From the luminous quasars at $z \sim 6$ to the recent $z \sim 9-11$ AGNs revealed by JWST, observations of the earliest black hole (BH) populations can provide unique constraints on BH formation and growth models. We use the BRAHMA simulations with constrained initial conditions to investigate BH assembly in extreme overdense regions. The simulations implement heavy seeds ($\sim 10^4-10^5 M_{\odot})$ forming in dense, metal-poor gas exposed to sufficient Lyman-Werner flux. With gas accretion modeled via Bondi-Hoyle formalism and BH dynamics and mergers using a subgrid dynamical friction scheme, we isolate the impact of seeding, dynamics, accretion, and feedback on early BH growth. With fiducial stellar and AGN feedback inherited from IllustrisTNG, accretion is strongly suppressed at $z \gtrsim 9$, leaving mergers as the dominant growth channel. Gas accretion dominates at $z \lesssim 9$, where permissive models (super-Eddington or low radiative efficiency) build $\sim 10^9\ M_{\odot}$ BHs powering quasars by $z \sim 6$, while stricter IllustrisTNG-based prescriptions yield much lower BH masses ($\sim 10^6-10^8\ M_{\odot}$). Our seed models strongly affect merger-driven growth at $z \gtrsim 9$: only the most lenient models (with $\sim 10^5\ M_{\odot}$ seeds) produce enough BH mergers to reach $\gtrsim 10^6\ M_{\odot}$ by $z \sim 10$, consistent with current estimates for GN-z11. Our dynamical friction model gives low merger efficiencies, hindering the buildup of $\gtrsim 10^7\ M_{\odot}$ BHs by $z \sim 9-10$, as currently inferred for GHZ9, UHZ1, and CAPERS-LRD-z9. If the BH-to-stellar mass ratios of these sources are indeed as extreme as currently inferred, they would require either very short BH merger timescales or reduced AGN thermal feedback. Weaker stellar feedback boosts both star formation and BH accretion and cannot raise these ratios.

Figures (9)

• Figure 1: Visualization of our two different types of constrained simulation boxes at $z=6$, showing the 2D gas density profile which gradually transitions into the 2D gas metallicity profile from left to right. At the center of each box, there is a $5\sigma$ overdensity peak (when smoothed over $1~\rm Mpc$ scales). In the left panel (5SIGMA_COMPACT), the overdensity peak has significantly higher compactness and low tidal field strength compared to a typical $5\sigma$ peak (5SIGMA_TYPICAL) that is shown in the right panel. Both simulations produce a $3\times10^{12}~M_{\odot}$ halo at $z=6$. Unless explicitly stated, most of the figures hereafter show results for 5SIGMA_COMPACT simulations.

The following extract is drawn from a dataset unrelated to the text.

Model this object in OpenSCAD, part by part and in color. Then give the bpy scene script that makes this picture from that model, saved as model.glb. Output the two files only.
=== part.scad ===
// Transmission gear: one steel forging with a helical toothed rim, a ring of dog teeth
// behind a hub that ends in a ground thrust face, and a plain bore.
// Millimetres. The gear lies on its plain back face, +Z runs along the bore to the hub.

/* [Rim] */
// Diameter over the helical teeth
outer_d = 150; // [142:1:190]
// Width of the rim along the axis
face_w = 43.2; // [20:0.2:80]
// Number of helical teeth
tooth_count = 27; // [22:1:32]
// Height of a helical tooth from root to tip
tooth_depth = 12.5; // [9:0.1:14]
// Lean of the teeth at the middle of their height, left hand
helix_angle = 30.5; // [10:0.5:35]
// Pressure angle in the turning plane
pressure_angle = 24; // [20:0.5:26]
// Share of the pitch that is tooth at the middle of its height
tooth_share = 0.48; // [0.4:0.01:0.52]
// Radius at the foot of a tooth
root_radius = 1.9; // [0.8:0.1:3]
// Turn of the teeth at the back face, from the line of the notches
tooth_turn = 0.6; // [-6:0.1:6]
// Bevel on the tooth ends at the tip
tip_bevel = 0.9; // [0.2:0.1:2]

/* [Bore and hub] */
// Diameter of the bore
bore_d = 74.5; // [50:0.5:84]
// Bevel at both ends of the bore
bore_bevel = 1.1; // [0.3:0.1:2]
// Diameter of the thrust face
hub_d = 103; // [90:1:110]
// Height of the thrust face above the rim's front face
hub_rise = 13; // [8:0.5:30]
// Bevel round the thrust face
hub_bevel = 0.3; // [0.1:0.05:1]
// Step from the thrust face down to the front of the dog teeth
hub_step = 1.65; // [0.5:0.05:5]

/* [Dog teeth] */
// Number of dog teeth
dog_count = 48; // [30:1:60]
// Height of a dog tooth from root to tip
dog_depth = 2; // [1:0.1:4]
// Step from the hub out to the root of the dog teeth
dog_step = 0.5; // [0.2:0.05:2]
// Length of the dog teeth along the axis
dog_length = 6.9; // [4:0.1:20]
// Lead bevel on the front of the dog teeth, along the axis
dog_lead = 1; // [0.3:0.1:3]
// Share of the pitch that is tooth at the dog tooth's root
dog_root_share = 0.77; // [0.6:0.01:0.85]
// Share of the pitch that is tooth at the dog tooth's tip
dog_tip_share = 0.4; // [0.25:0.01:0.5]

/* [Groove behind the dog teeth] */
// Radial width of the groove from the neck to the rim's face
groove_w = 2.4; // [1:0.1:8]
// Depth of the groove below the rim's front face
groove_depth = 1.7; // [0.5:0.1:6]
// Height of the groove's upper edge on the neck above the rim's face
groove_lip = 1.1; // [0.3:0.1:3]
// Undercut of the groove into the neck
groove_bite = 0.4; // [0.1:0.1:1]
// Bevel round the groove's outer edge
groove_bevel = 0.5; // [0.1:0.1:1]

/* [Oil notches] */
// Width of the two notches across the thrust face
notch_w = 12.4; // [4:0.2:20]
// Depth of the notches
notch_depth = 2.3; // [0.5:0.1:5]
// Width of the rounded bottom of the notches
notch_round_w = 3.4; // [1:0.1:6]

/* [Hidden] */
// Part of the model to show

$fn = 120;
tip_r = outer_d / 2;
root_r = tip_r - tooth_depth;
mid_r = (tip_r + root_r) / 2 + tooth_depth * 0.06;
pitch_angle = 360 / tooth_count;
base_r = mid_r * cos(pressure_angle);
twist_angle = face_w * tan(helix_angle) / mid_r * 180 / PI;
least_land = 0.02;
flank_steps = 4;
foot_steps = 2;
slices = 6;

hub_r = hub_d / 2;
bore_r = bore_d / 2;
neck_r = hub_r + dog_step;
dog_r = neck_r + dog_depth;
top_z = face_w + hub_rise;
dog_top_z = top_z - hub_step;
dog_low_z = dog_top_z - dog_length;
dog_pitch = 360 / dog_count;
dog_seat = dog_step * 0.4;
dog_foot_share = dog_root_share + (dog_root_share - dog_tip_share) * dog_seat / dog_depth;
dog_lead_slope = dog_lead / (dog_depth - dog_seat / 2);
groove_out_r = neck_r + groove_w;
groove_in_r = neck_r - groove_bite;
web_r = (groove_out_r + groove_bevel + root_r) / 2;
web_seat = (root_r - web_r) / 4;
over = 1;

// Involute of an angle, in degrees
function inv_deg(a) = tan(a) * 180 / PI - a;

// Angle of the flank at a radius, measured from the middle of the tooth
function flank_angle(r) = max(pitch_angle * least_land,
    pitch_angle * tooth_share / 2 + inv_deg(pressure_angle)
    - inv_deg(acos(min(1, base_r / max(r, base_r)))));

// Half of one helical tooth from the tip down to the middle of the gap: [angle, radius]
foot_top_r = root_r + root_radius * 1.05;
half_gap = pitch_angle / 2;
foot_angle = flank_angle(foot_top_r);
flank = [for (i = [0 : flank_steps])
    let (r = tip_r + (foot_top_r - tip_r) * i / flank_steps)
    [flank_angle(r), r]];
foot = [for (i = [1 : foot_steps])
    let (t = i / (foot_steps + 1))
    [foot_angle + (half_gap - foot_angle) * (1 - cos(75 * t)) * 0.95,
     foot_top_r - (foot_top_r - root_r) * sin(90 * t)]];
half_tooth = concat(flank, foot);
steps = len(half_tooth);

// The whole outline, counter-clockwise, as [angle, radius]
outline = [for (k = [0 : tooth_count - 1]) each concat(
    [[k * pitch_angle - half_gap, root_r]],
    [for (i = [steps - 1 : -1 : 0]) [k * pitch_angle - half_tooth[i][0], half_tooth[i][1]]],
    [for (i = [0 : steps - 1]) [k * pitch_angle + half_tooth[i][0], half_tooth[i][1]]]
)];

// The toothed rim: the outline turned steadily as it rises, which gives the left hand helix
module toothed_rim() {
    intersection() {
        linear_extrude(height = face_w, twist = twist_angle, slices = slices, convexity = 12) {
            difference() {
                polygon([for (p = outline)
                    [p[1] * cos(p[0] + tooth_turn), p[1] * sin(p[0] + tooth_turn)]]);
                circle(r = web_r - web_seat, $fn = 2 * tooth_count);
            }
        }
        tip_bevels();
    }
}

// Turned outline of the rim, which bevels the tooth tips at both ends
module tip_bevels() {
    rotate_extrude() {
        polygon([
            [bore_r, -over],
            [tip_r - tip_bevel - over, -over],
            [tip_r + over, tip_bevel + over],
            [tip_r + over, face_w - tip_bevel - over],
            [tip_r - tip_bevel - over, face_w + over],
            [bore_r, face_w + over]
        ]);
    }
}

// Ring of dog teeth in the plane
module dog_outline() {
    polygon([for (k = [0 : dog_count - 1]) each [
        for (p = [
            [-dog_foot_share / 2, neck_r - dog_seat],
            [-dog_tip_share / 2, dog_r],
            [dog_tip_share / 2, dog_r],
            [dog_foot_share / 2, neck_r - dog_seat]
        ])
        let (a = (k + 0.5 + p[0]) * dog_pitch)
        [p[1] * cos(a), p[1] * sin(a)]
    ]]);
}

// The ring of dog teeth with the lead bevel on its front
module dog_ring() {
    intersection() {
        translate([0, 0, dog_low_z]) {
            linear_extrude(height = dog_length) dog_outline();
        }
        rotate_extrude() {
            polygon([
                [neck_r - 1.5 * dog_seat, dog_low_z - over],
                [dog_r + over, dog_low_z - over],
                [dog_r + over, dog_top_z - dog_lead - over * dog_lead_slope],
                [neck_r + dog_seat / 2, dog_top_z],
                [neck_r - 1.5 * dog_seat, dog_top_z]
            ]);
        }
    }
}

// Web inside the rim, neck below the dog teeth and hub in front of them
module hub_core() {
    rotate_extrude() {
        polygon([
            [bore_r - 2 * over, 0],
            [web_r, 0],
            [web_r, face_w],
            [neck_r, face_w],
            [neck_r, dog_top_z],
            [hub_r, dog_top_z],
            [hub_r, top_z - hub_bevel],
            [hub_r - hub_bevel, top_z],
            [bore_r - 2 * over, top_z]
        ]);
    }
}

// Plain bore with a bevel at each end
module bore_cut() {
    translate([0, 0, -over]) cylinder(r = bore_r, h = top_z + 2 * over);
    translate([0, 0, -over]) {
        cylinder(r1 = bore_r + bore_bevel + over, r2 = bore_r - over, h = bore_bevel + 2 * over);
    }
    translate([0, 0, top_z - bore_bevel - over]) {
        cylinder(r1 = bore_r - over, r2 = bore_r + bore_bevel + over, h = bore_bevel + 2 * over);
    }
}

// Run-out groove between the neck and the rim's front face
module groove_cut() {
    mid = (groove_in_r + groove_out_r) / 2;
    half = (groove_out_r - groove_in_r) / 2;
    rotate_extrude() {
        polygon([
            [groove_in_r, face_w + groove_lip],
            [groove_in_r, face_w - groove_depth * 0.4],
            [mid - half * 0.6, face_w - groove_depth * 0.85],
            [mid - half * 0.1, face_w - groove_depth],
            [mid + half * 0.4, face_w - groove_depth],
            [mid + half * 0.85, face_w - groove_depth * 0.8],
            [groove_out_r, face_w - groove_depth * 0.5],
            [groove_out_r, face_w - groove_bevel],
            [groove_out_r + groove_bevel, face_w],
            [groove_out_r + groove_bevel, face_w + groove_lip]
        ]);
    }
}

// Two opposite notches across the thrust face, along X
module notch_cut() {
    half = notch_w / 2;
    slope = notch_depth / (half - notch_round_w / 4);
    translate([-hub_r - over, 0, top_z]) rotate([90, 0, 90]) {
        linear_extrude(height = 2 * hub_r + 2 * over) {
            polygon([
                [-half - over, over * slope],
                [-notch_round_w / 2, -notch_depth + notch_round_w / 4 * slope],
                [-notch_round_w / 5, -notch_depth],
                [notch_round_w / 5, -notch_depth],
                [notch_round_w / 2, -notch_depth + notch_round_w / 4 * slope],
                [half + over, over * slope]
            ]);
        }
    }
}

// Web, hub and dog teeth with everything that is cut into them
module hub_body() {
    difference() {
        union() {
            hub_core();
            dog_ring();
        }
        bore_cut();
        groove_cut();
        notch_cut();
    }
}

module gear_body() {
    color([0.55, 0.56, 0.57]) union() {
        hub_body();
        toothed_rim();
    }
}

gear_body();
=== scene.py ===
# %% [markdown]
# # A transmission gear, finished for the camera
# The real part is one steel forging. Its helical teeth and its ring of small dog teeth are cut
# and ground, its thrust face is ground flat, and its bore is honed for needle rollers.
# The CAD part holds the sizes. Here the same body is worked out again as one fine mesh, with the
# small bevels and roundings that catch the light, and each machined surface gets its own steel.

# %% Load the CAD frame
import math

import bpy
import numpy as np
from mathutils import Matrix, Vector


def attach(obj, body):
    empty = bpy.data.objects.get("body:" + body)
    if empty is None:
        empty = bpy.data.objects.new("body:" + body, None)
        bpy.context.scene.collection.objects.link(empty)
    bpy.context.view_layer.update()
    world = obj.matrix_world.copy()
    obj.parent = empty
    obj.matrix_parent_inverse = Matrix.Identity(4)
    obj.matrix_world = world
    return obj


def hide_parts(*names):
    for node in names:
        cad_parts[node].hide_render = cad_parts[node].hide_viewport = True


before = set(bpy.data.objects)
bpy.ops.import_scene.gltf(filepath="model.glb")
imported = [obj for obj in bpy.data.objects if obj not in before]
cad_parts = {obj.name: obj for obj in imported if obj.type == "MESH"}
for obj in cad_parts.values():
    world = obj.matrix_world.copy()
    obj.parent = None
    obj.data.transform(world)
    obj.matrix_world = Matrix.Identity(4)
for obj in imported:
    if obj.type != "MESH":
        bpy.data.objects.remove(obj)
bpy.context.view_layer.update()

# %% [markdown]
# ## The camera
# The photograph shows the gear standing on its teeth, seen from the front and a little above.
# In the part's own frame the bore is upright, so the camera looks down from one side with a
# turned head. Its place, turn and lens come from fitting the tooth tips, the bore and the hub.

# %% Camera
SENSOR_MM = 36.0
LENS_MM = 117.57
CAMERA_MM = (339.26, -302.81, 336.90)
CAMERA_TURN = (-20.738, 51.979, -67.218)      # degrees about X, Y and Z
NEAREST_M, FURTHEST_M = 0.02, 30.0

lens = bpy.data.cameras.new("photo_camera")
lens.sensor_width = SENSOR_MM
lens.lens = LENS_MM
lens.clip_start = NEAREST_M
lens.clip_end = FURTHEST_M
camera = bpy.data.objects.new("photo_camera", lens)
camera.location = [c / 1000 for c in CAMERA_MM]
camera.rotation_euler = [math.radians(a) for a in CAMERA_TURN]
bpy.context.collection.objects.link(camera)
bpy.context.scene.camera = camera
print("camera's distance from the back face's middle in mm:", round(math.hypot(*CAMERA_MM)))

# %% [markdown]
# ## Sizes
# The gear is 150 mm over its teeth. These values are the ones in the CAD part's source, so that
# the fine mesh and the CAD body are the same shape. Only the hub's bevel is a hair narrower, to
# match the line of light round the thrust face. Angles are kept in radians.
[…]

• Figure 2: Evolution of the total mass (upper panel) and the stellar mass (lower panel) of the most massive halo across different redshift snapshots. The halo reaches a mass of $\sim3\times10^{12}~M_{\odot}$ at $z=6$, consistent with the observed $z\sim6$ quasars based on quasar-galaxy cross correlation measurements of 2024ApJ...974..275E shown as black circles. The stellar masses are consistent with the current estimates of the JWST AGN hosts, which makes this region a promising site for studying the assembly of $z\sim9-11$ BHs.

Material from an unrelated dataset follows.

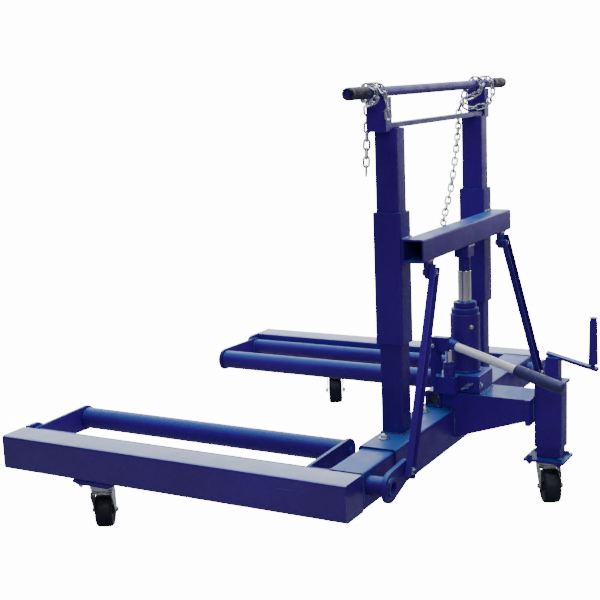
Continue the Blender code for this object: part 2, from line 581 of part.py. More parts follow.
def build_caster(name, x, caster, yaw):
    """Yoke with its swivel race and axle, and the wheel, both turned by the caster's yaw."""
    yoke_body, wheel_body = f"{name}_swivel", f"{name}_wheel"
    top, race_bottom = caster["top"], caster["race_bottom"]
    axle = Vector((x, caster["y"], WHEEL_RADIUS)) + trail_of(yaw)
    yoke = rod(f"{name}_yoke", STEEL, yoke_body, 0.035, race_bottom - 0.001, top, "Z",
               (x, caster["y"]), 24)
    centre = Vector((x, caster["y"], 0))
    cheek = [(CASTER_TRAIL + 0.012 * math.cos(a), WHEEL_RADIUS + 0.012 * math.sin(a))
             for a in [math.radians(180 + 22.5 * i) for i in range(9)]]
    cheek += [(0.036, race_bottom - 0.012), (0.030, race_bottom - 0.001),
              (-0.030, race_bottom - 0.001), (-0.030, race_bottom - 0.012)]
    for number, offset in enumerate((-1, 1)):
        side = extruded(f"{name}_cheek_{number}", None, yoke_body,
                        [[(px, pz - 0.08) for px, pz in cheek]], 0.003, "Y",
                        centre + Vector((0, 0, 0.08)), CUTTERS)
        side.rotation_euler = (math.pi / 2, 0, yaw)
        side.location += Vector((-math.sin(yaw), math.cos(yaw), 0)) * offset * 0.0295
        boolean(yoke, side, "UNION")
    crown = box(f"{name}_crown", None, yoke_body, (x - 0.029, caster["y"] - 0.0305, race_bottom - 0.004),
                (x + 0.029, caster["y"] + 0.0305, race_bottom), 0, CUTTERS)
    crown.rotation_euler = (0, 0, yaw)
    boolean(yoke, crown, "UNION")
    bolt = rod(f"{name}_axle", None, yoke_body, 0.006, -0.0385, 0.0385, "Y", (0, 0), 12, CUTTERS)
    bolt.location = axle - BODY_ORIGINS[yoke_body][1]
    bolt.rotation_euler = (-math.pi / 2, 0, yaw)
    boolean(yoke, bolt, "UNION")
    half = WHEEL_WIDTH / 2
    profile = [(0.0065, half), (0.044, half), (WHEEL_RADIUS, half - 0.010),
               (WHEEL_RADIUS, 0.010 - half), (0.044, -half), (0.0065, -half), (0.0065, half)]
    wheel = turned(f"{name}_wheel", TYRE, wheel_body, profile, "Y", axle)
    wheel.rotation_euler = (-math.pi / 2, 0, yaw)


# Safety chains, as plain tubes along their routes


def smooth_route(points, steps):
    """Catmull-Rom curve through the points."""
    padded = [2 * points[0] - points[1], *points, 2 * points[-1] - points[-2]]
    route = []
    for i in range(1, len(padded) - 2):
        a, b, c, d = padded[i - 1:i + 3]
        for step in range(steps):
            t = step / steps
            route.append(0.5 * (2 * b + (c - a) * t + (2 * a - 5 * b + 4 * c - d) * t * t
                                + (3 * b - a - 3 * c + d) * t ** 3))
    return route + [points[-1]]


CHAIN_ROUTES = {
    "left": [(0.398, -0.029, 1.128), (0.401, -0.030, 1.160), (0.404, -0.034, 1.190),
             (0.405, -0.046, 1.212), (0.406, -0.066, 1.218), (0.408, -0.083, 1.203),
             (0.415, -0.087, 1.180), (0.427, -0.076, 1.166), (0.438, -0.056, 1.168),
             (0.446, -0.039, 1.185), (0.447, -0.042, 1.208), (0.443, -0.062, 1.218),
             (0.430, -0.084, 1.209), (0.405, -0.101, 1.196), (0.375, -0.111, 1.182),
             (0.350, -0.116, 1.166), (0.338, -0.1175, 1.140), (0.342, -0.118, 1.100),
             (0.347, -0.119, 1.045), (0.352, -0.120, 0.978)],
    "right": [(-0.402, -0.085, 1.188), (-0.402, -0.080, 1.209), (-0.402, -0.062, 1.218),
              (-0.402, -0.043, 1.209), (-0.403, -0.035, 1.190), (-0.401, -0.033, 1.170),
              (-0.385, -0.033, 1.154), (-0.362, -0.034, 1.141), (-0.342, -0.036, 1.132),
              (-0.332, -0.050, 1.127), (-0.328, -0.072, 1.124), (-0.318, -0.092, 1.126),
              (-0.312, -0.102, 1.142), (-0.315, -0.098, 1.165), (-0.318, -0.089, 1.190),
              (-0.318, -0.078, 1.211), (-0.317, -0.060, 1.218), (-0.315, -0.042, 1.209),
              (-0.312, -0.036, 1.190), (-0.306, -0.045, 1.172), (-0.297, -0.066, 1.160),
              (-0.286, -0.088, 1.150), (-0.272, -0.097, 1.128), (-0.258, -0.095, 1.100),
              (-0.241, -0.089, 1.078), (-0.177, -0.071, 1.012), (-0.100, -0.0575, 0.909),
              (-0.060, -0.0545, 0.862), (-0.016, -0.048, 0.822), (0.018, -0.039, 0.802)],
}


def build_chain(side):
    points = smooth_route([Vector(p) for p in CHAIN_ROUTES[side]], 2)
    curve = bpy.data.curves.new(f"safety_chain_{side}", "CURVE")
    curve.dimensions = "3D"
    curve.bevel_depth = CHAIN_TUBE_RADIUS
    curve.bevel_resolution = 2
    curve.use_fill_caps = True
    spline = curve.splines.new("POLY")
    spline.points.add(len(points) - 1)
    for target, point in zip(spline.points, points):
        target.co = (*point, 1)
    obj = bpy.data.objects.new(f"safety_chain_{side}", curve)
    bpy.context.scene.collection.objects.link(obj)
    finish(obj, f"safety_chain_{side}", STEEL, "root")


def build_all():
    front_y, rear_y = -FORK_LENGTH, SCREW_Y + CRANK_RADIUS + CRANK_GRIP_RADIUS
    body("root", (0, 0, 0))
    BODY_ORIGINS["root"][0].location = (0, -(front_y + rear_y) / 2, 0)
    body("carriage", (0, MAST_Y, BEAM_BOTTOM_Z), "root")
    for side, sign in SIDES.items():
        body(f"rocker_{side}", (sign * SHAFT_X, 0, SHAFT_Z), "root")
        body(f"roller_{side}", (sign * ROLLER_X, 0, ROLLER_Z), f"rocker_{side}")
        body(f"link_{side}", (sign * LINK_TOP.x, LINK_TOP.y, LINK_TOP.z), "carriage")
    body("pump_lever", (PUMP_X, PUMP_PIVOT_Y, PUMP_PIVOT_Z), "root")
    body("pump_piston", (PUMP_X, PUMP_PISTON_Y, JACK_BASE_TOP_Z), "root")
    body("release_valve", (0.070, VALVE_Y, VALVE_Z), "root")
    body("leg", (0, LEG_Y, LEG_BOTTOM_Z), "root")
    body("crank", (0, SCREW_Y, LEG_TOP_Z), "root")
    body("crank_grip", (0, SCREW_Y + CRANK_RADIUS, 0.45), "crank")
    fork_x = FORK_OUTER_X - FORK_TUBE / 2
    casters = {"front_caster_left": (fork_x, FRONT_CASTER, "root", CASTER_YAW + math.pi),
               "front_caster_right": (-fork_x, FRONT_CASTER, "root", CASTER_YAW),
               "rear_caster": (0, REAR_CASTER, "leg", CASTER_YAW)}
    for name, (x, caster, parent, yaw) in casters.items():
        centre = Vector((x, caster["y"], WHEEL_RADIUS))
        body(f"{name}_swivel", centre, parent)
        body(f"{name}_wheel", centre + trail_of(yaw), f"{name}_swivel")
    build_forks()
    build_mast()
    build_rear_frame()
    build_jack()
    build_carriage()
    for side, sign in SIDES.items():
        build_rocker(side, sign)
        build_link(side, sign)
        build_chain(side)
    build_pump()
    build_leg()
    build_crank()
    for name, (x, caster, _, yaw) in casters.items():
        build_caster(name, x, caster, yaw)
    for obj in PARTS.objects:
        if obj.type == "MESH":
            obj.data.shade_smooth()
            obj.data.set_sharp_from_angle(angle=math.radians(35))


build_all()
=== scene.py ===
import json
import math
import random

import bmesh
import bpy
from mathutils import Matrix, Vector


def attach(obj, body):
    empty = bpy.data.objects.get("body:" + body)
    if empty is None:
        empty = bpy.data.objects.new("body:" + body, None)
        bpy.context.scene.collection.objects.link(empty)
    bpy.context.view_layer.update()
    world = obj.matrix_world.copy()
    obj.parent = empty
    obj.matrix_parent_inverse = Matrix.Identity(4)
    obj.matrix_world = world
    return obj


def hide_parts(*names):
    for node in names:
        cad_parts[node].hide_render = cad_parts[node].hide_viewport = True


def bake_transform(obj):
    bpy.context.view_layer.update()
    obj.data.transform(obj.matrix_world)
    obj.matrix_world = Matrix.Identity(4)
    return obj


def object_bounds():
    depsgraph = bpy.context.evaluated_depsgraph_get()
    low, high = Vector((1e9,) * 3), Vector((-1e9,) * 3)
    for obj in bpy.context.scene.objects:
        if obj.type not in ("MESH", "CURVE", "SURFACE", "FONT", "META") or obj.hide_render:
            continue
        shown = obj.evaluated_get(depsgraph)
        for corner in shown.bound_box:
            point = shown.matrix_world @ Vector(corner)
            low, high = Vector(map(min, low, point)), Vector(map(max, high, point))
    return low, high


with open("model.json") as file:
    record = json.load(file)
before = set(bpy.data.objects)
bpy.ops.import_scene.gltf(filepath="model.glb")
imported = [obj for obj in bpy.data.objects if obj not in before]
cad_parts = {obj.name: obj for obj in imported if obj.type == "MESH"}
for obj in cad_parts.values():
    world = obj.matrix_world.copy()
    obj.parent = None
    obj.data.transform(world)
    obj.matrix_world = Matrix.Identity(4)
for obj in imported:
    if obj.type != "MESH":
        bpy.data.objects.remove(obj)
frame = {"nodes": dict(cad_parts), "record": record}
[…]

• Figure 3: Predicted number density of new BH seeds per unit redshift ($\mathrm{d}n/\mathrm{d}z$) for the various seed models explored in this work. All solid lines correspond to a fiducial seed mass of $M_{\mathrm{seed}} = 1.5 \times 10^5~M_{\odot}$, which produce peak seeding abundances ranging from $\sim10^{-3}-0.3~\rm Mpc^{-3}$ per unit redshift depending on the critical LW flux. The dashed lines correspond to the two higher-resolution supplementary runs that assume $M_{\mathrm{seed}} = 1.8 \times 10^4~M_{\odot}$, predicting peak seed abundances of $\sim0.8~\&~5~\mathrm{Mpc}^{-3}$.

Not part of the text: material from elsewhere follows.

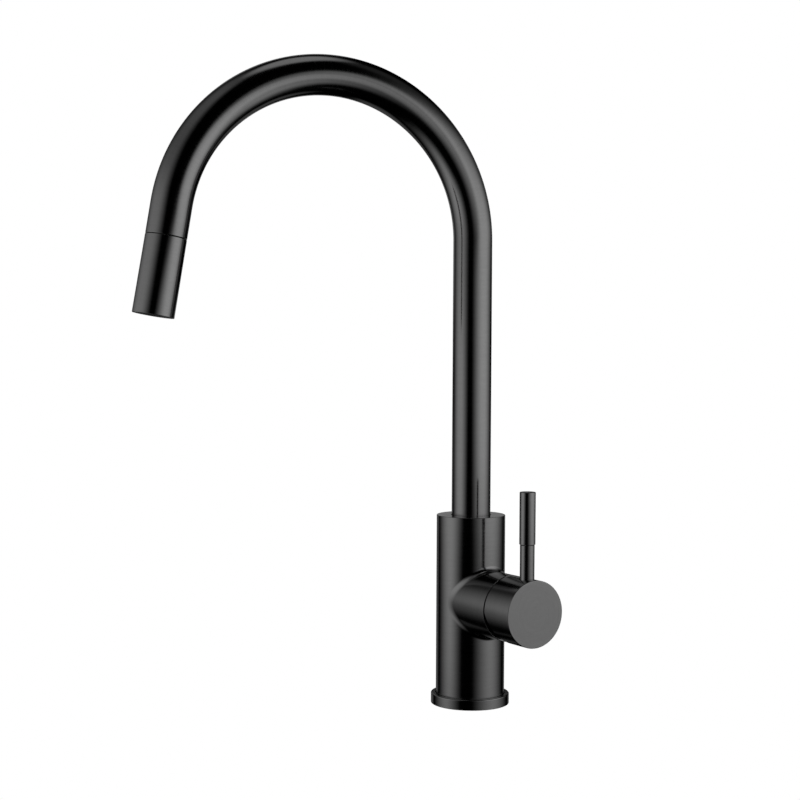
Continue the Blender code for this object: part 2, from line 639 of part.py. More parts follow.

• Figure 4: BH mass assembly for different seeding and accretion models: Evolution of the most massive BH in the most massive halo across redshift snapshots. The top row shows the BH mass ($M_{bh}$), where the solid line denotes the total BH mass growth (from both accretion and mergers), while dashed lines indicate the contribution from mergers alone. The middle and bottom rows display the stellar mass ($M_{*}$) and the $M_{bh}/M_*$ ratios, respectively. The blue, orange, and green curves in each panel represent the three seed models with our default seed mass of $1.5\times10^5~M_{\odot}$, corresponding to $J_{\rm crit}=10,\,100,\,\&\,300~J_{21}$. The four columns correspond to the four different accretion models. In the last column, we show an additional simulation with $J_{\rm crit}=10$ that uses BH repositioning instead of subgrid-DF (dark blue line). Faded grey circles mark observed $z\gtrsim6$ quasars, while dark pentagons highlight the subset with host galaxy mass measurements. The horizontal line indicates $10^9~M_{\odot}$, which we adopt as the minimum threshold for claiming that a simulation has successfully produced a $z\sim6$ quasar. The larger circle, square, triangles, and star correspond to the $z\sim9$–11 JWST AGN (see legend). BH growth is dominated by mergers at $z\gtrsim9$ and by gas accretion at $z\lesssim9$. As a result, a lenient accretion model significantly enhances the BH mass assembly at $z\lesssim9$, but has a negligible impact on the BH growth at $z\gtrsim9$. On the other hand, changing the seed model has the strongest impact at $z\gtrsim9$ as it determines the number of seeds that are available to fuel BH-BH mergers.
• Figure 5: Similar to the previous figure, but here we compare the main simulations with the default seed mass ($1.5\times10^{5}~M_{\odot}$), against the supplementary simulations with the lower seed mass ($1.8\times10^4~M_{\odot}$). All the lines assume the most lenient seeding ($J_{\rm crit}=10~J_{21}$) and accretion (TNG-BOOST-SE) model. Despite the lower seed masses forming at $4~\&~10$ times higher abundances (revisit Figure \ref{['seed_formation']}), they cannot merge efficiently due to weaker dynamical friction. As a result, they produce $\sim6$ times smaller BH masses at $z\sim10$.